» **REQUIREMENTS**:
Repeat each line exactly, leaving nothing out.

» **DATASET EXTRACT**:

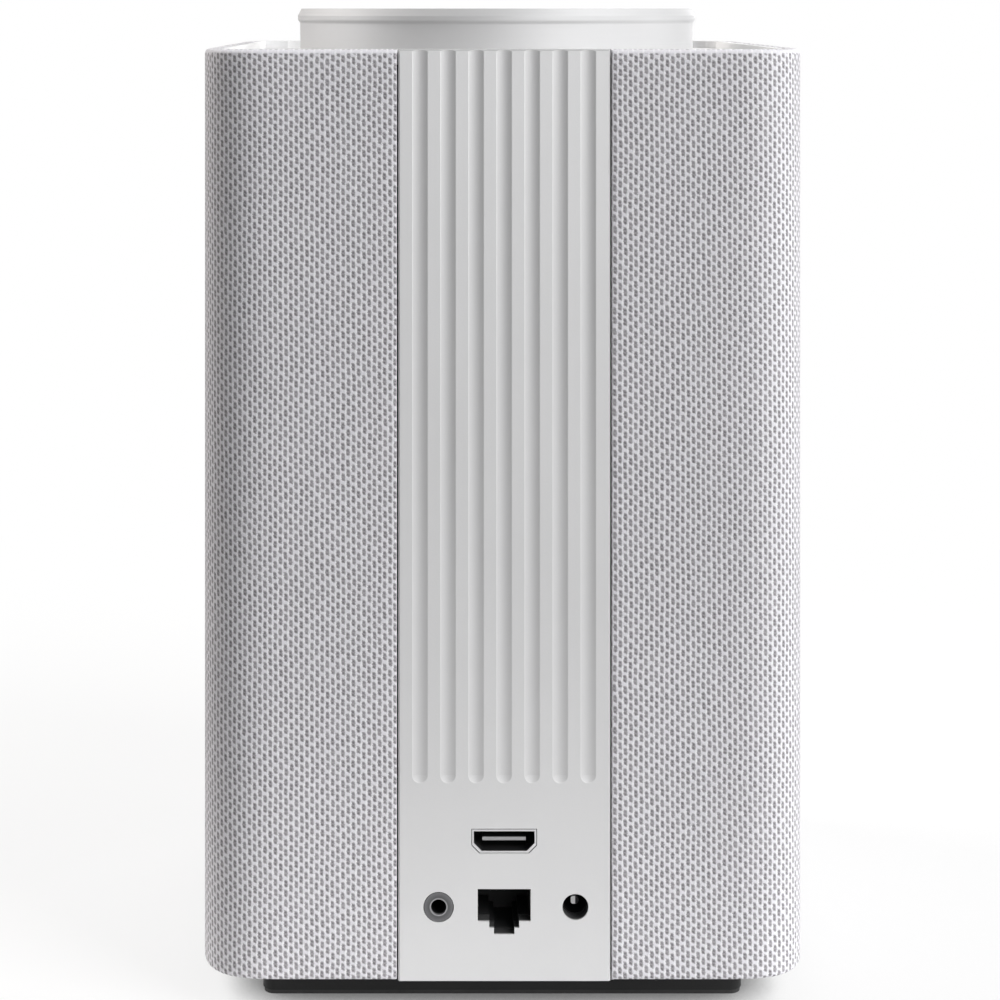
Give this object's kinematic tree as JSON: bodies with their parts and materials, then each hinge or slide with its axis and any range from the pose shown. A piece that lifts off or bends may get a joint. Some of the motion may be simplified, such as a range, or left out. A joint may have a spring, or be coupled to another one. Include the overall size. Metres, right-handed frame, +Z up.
{
  "type": "smart speaker",
  "caption": "Square smart speaker column in a cloth sleeve, with a metal rear spine holding its sockets and a turning volume ring on top.",
  "frame": {"origin": "middle of the foot pad, on the table", "axes": "+Z up, the plain front faces -Y, the metal spine and its sockets face +Y"},
  "size_m": [0.141, 0.141, 0.2329],
  "materials": {
    "foot_rubber": "matt soft rubber",
    "base_plastic": "dark grey, fine grain",
    "cloth": "light grey open weave",
    "frame_plastic": "dark grey moulded",
    "panel_metal": "bead-blasted, pale grey",
    "deck_plastic": "light grey moulded",
    "ring_metal": "turned and satin anodised",
    "white_plastic": "low-friction white plastic",
    "grey_plastic": "moulded",
    "screw_steel": "zinc plated",
    "bright_steel": "turned steel",
    "shaft_metal": "turned",
    "board_green": "circuit board",
    "chip_black": "moulded package",
    "lamp_white": "translucent lens",
    "mic_metal": "gold-plated can",
    "seal_rubber": "soft rubber",
    "diffuser": "milky diffuser",
    "cap_plastic": "satin dark plastic",
    "button_plastic": "satin",
    "box_plastic": "thick moulded plastic",
    "basket_steel": "black painted steel",
    "magnet_ferrite": "ferrite",
    "cone_paper": "coated paper",
    "coil_copper": "enamelled copper wire on a former",
    "surround_rubber": "rubber roll",
    "spider_cloth": "resin-stiffened cloth",
    "dome_cloth": "coated silk",
    "heat_metal": "milled",
    "hdmi_metal": "nickel plated",
    "socket_black": "black moulding",
    "jack_metal": "dark nickel",
    "ribbon_grey": "flat flexible cable",
    "lead_red": "insulated wire"
  },
  "bodies": {
    "cabinet": {"foot_pad": "foot_rubber", "base": "base_plastic", "case_screws": "screw_steel", "bottom_plate": "base_plastic", "sleeve_frame": "frame_plastic", "fabric_sleeve": "cloth", "rear_panel": "panel_metal", "top_deck": "deck_plastic", "ring_glide": "white_plastic", "ring_retainer": "grey_plastic", "retainer_screws": "screw_steel", "encoder_body": "grey_plastic", "top_board": "board_green", "ring_lights": "lamp_white", "microphones": "mic_metal", "mic_gaskets": "seal_rubber", "button_switches": "chip_black", "light_ring": "diffuser", "top_cap": "cap_plastic", "box_baffle": "box_plastic", "box_shell": "box_plastic", "box_gasket": "seal_rubber", "speaker_screws": "screw_steel", "woofer_basket": "basket_steel", "woofer_top_plate": "bright_steel", "woofer_magnet": "magnet_ferrite", "woofer_yoke": "bright_steel", "woofer_surround": "surround_rubber", "woofer_spider": "spider_cloth", "left_radiator_frame": "basket_steel", "left_radiator_surround": "surround_rubber", "right_radiator_frame": "basket_steel", "right_radiator_surround": "surround_rubber", "left_tweeter_body": "basket_steel", "right_tweeter_body": "basket_steel", "main_board": "board_green", "amplifier_board": "board_green", "port_board": "board_green", "board_parts": "chip_black", "heat_spreader": "heat_metal", "board_screws": "screw_steel", "hdmi_socket": "hdmi_metal", "ethernet_socket": "socket_black", "audio_jack": "jack_metal", "power_jack": "socket_black", "ribbon_cables": "ribbon_grey", "speaker_leads": "lead_red"},
    "dial": {"volume_ring": "ring_metal", "ring_gear": "white_plastic"},
    "encoder_rotor": {"encoder_shaft": "shaft_metal", "encoder_pinion": "white_plastic"},
    "mic_key": {"mic_button": "button_plastic"},
    "action_key": {"action_button": "button_plastic"},
    "woofer_motor": {"woofer_cone": "cone_paper", "woofer_dust_cap": "cone_paper", "woofer_voice_coil": "coil_copper"},
    "left_radiator": {"left_radiator_piston": "cone_paper"},
    "right_radiator": {"right_radiator_piston": "cone_paper"},
    "left_tweeter": {"left_tweeter_dome": "dome_cloth"},
    "right_tweeter": {"right_tweeter_dome": "dome_cloth"}
  },
  "joints": [
    {"name": "volume_ring_spin", "type": "hinge", "parent": "cabinet", "child": "dial", "pos_m": [0, 0, 0.2285], "axis": [0, 0, 1], "continuous": true},
    {"name": "encoder_spin", "type": "hinge", "parent": "cabinet", "child": "encoder_rotor", "pos_m": [-0.02354, 0.0324, 0.2255], "axis": [0, 0, 1], "continuous": true},
    {"name": "mic_button_press", "type": "slide", "parent": "cabinet", "child": "mic_key", "axis": [0, 0, -1], "range_m": [0, 0.0004], "stiffness_N_per_m": 2000, "springref_m": -0.0004},
    {"name": "action_button_press", "type": "slide", "parent": "cabinet", "child": "action_key", "axis": [0, 0, -1], "range_m": [0, 0.0004], "stiffness_N_per_m": 2000, "springref_m": -0.0004},
    {"name": "woofer_throw", "type": "slide", "parent": "cabinet", "child": "woofer_motor", "axis": [0, -1, 0], "range_m": [-0.004, 0.004], "stiffness_N_per_m": 1200, "deforming": ["woofer_surround", "woofer_spider"]},
    {"name": "left_radiator_throw", "type": "slide", "parent": "cabinet", "child": "left_radiator", "axis": [1, 0, 0], "range_m": [-0.005, 0.005], "stiffness_N_per_m": 800, "deforming": ["left_radiator_surround"]},
    {"name": "right_radiator_throw", "type": "slide", "parent": "cabinet", "child": "right_radiator", "axis": [-1, 0, 0], "range_m": [-0.005, 0.005], "stiffness_N_per_m": 800, "deforming": ["right_radiator_surround"]},
    {"name": "left_tweeter_throw", "type": "slide", "parent": "cabinet", "child": "left_tweeter", "axis": [0, -1, 0], "range_m": [-0.0003, 0.0003], "stiffness_N_per_m": 2000},
    {"name": "right_tweeter_throw", "type": "slide", "parent": "cabinet", "child": "right_tweeter", "axis": [0, -1, 0], "range_m": [-0.0003, 0.0003], "stiffness_N_per_m": 2000}
  ],
  "couplings": [
    {"joint": "encoder_spin", "follows": "volume_ring_spin", "ratio": 9}
  ]
}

» **RESPONSE TO THE EXERCISE**:
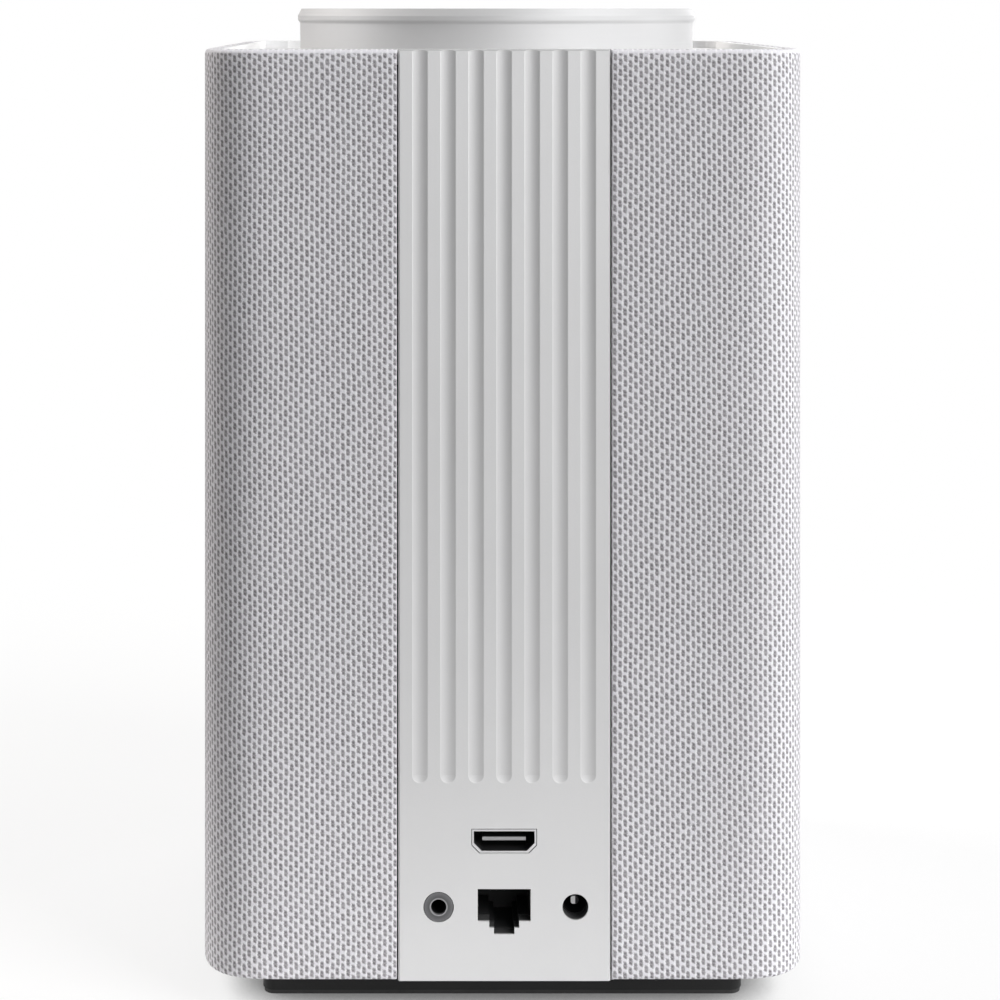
Give this object's kinematic tree as JSON: bodies with their parts and materials, then each hinge or slide with its axis and any range from the pose shown. A piece that lifts off or bends may get a joint. Some of the motion may be simplified, such as a range, or left out. A joint may have a spring, or be coupled to another one. Include the overall size. Metres, right-handed frame, +Z up.
{
  "type": "smart speaker",
  "caption": "Square smart speaker column in a cloth sleeve, with a metal rear spine holding its sockets and a turning volume ring on top.",
  "frame": {"origin": "middle of the foot pad, on the table", "axes": "+Z up, the plain front faces -Y, the metal spine and its sockets face +Y"},
  "size_m": [0.141, 0.141, 0.2329],
  "materials": {
    "foot_rubber": "matt soft rubber",
    "base_plastic": "dark grey, fine grain",
    "cloth": "light grey open weave",
    "frame_plastic": "dark grey moulded",
    "panel_metal": "bead-blasted, pale grey",
    "deck_plastic": "light grey moulded",
    "ring_metal": "turned and satin anodised",
    "white_plastic": "low-friction white plastic",
    "grey_plastic": "moulded",
    "screw_steel": "zinc plated",
    "bright_steel": "turned steel",
    "shaft_metal": "turned",
    "board_green": "circuit board",
    "chip_black": "moulded package",
    "lamp_white": "translucent lens",
    "mic_metal": "gold-plated can",
    "seal_rubber": "soft rubber",
    "diffuser": "milky diffuser",
    "cap_plastic": "satin dark plastic",
    "button_plastic": "satin",
    "box_plastic": "thick moulded plastic",
    "basket_steel": "black painted steel",
    "magnet_ferrite": "ferrite",
    "cone_paper": "coated paper",
    "coil_copper": "enamelled copper wire on a former",
    "surround_rubber": "rubber roll",
    "spider_cloth": "resin-stiffened cloth",
    "dome_cloth": "coated silk",
    "heat_metal": "milled",
    "hdmi_metal": "nickel plated",
    "socket_black": "black moulding",
    "jack_metal": "dark nickel",
    "ribbon_grey": "flat flexible cable",
    "lead_red": "insulated wire"
  },
  "bodies": {
    "cabinet": {"foot_pad": "foot_rubber", "base": "base_plastic", "case_screws": "screw_steel", "bottom_plate": "base_plastic", "sleeve_frame": "frame_plastic", "fabric_sleeve": "cloth", "rear_panel": "panel_metal", "top_deck": "deck_plastic", "ring_glide": "white_plastic", "ring_retainer": "grey_plastic", "retainer_screws": "screw_steel", "encoder_body": "grey_plastic", "top_board": "board_green", "ring_lights": "lamp_white", "microphones": "mic_metal", "mic_gaskets": "seal_rubber", "button_switches": "chip_black", "light_ring": "diffuser", "top_cap": "cap_plastic", "box_baffle": "box_plastic", "box_shell": "box_plastic", "box_gasket": "seal_rubber", "speaker_screws": "screw_steel", "woofer_basket": "basket_steel", "woofer_top_plate": "bright_steel", "woofer_magnet": "magnet_ferrite", "woofer_yoke": "bright_steel", "woofer_surround": "surround_rubber", "woofer_spider": "spider_cloth", "left_radiator_frame": "basket_steel", "left_radiator_surround": "surround_rubber", "right_radiator_frame": "basket_steel", "right_radiator_surround": "surround_rubber", "left_tweeter_body": "basket_steel", "right_tweeter_body": "basket_steel", "main_board": "board_green", "amplifier_board": "board_green", "port_board": "board_green", "board_parts": "chip_black", "heat_spreader": "heat_metal", "board_screws": "screw_steel", "hdmi_socket": "hdmi_metal", "ethernet_socket": "socket_black", "audio_jack": "jack_metal", "power_jack": "socket_black", "ribbon_cables": "ribbon_grey", "speaker_leads": "lead_red"},
    "dial": {"volume_ring": "ring_metal", "ring_gear": "white_plastic"},
    "encoder_rotor": {"encoder_shaft": "shaft_metal", "encoder_pinion": "white_plastic"},
    "mic_key": {"mic_button": "button_plastic"},
    "action_key": {"action_button": "button_plastic"},
    "woofer_motor": {"woofer_cone": "cone_paper", "woofer_dust_cap": "cone_paper", "woofer_voice_coil": "coil_copper"},
    "left_radiator": {"left_radiator_piston": "cone_paper"},
    "right_radiator": {"right_radiator_piston": "cone_paper"},
    "left_tweeter": {"left_tweeter_dome": "dome_cloth"},
    "right_tweeter": {"right_tweeter_dome": "dome_cloth"}
  },
  "joints": [
    {"name": "volume_ring_spin", "type": "hinge", "parent": "cabinet", "child": "dial", "pos_m": [0, 0, 0.2285], "axis": [0, 0, 1], "continuous": true},
    {"name": "encoder_spin", "type": "hinge", "parent": "cabinet", "child": "encoder_rotor", "pos_m": [-0.02354, 0.0324, 0.2255], "axis": [0, 0, 1], "continuous": true},
    {"name": "mic_button_press", "type": "slide", "parent": "cabinet", "child": "mic_key", "axis": [0, 0, -1], "range_m": [0, 0.0004], "stiffness_N_per_m": 2000, "springref_m": -0.0004},
    {"name": "action_button_press", "type": "slide", "parent": "cabinet", "child": "action_key", "axis": [0, 0, -1], "range_m": [0, 0.0004], "stiffness_N_per_m": 2000, "springref_m": -0.0004},
    {"name": "woofer_throw", "type": "slide", "parent": "cabinet", "child": "woofer_motor", "axis": [0, -1, 0], "range_m": [-0.004, 0.004], "stiffness_N_per_m": 1200, "deforming": ["woofer_surround", "woofer_spider"]},
    {"name": "left_radiator_throw", "type": "slide", "parent": "cabinet", "child": "left_radiator", "axis": [1, 0, 0], "range_m": [-0.005, 0.005], "stiffness_N_per_m": 800, "deforming": ["left_radiator_surround"]},
    {"name": "right_radiator_throw", "type": "slide", "parent": "cabinet", "child": "right_radiator", "axis": [-1, 0, 0], "range_m": [-0.005, 0.005], "stiffness_N_per_m": 800, "deforming": ["right_radiator_surround"]},
    {"name": "left_tweeter_throw", "type": "slide", "parent": "cabinet", "child": "left_tweeter", "axis": [0, -1, 0], "range_m": [-0.0003, 0.0003], "stiffness_N_per_m": 2000},
    {"name": "right_tweeter_throw", "type": "slide", "parent": "cabinet", "child": "right_tweeter", "axis": [0, -1, 0], "range_m": [-0.0003, 0.0003], "stiffness_N_per_m": 2000}
  ],
  "couplings": [
    {"joint": "encoder_spin", "follows": "volume_ring_spin", "ratio": 9}
  ]
}